Ingredients

4 Zucchini sliced into long slices (I use thick attachment for v-slicer)

2 tbsp olive oil

1 tsp salt

Tahina Sauce

1/2 cup (125 ml) tahini

2 cloves garlic, minced

1/4 cup (50 ml) lime juice

1 tsp (5 ml) kosher salt

dash franks hot sauce

1/3 cup water (approx.)

Tomato Lime Salsa

2 tomatoes, seeded and chopped

2 cloves garlic, minced

3 tbsp (15 ml) lime juice

2 tbsp (15 ml) olive oil

1/2 tsp (2 ml) kosher salt

4 tbsp (25 ml) chopped fresh cilantro

4 tbsp (25 ml) chopped fresh parsley

Preparation

Trim zucchini and slice lengthwise into long slices. Brush with oil and sprinkle with salt.

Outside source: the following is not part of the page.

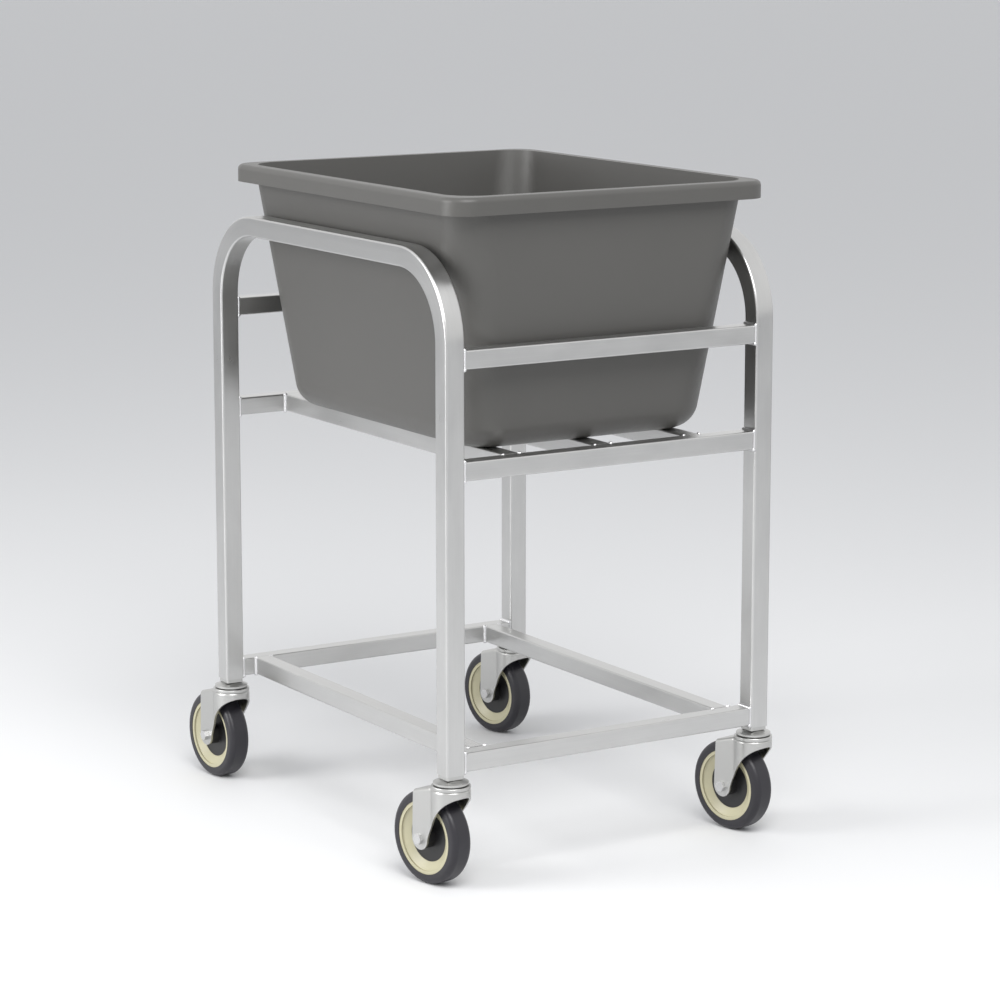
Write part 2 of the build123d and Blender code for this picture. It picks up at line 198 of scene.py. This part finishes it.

Grill for 3 to 4 minues per side until browed and cooked through without overcooking. Arrange on platter. Mix ingredients for tahina sauce in blender and blend. Add water as needed to make it a pourable consistency. In small bowl, combine tomato, garlic, lime juice, oil, salt, cilantro and parsley. Drizzle tahina sauce over eggplant and sprinkle with salsa.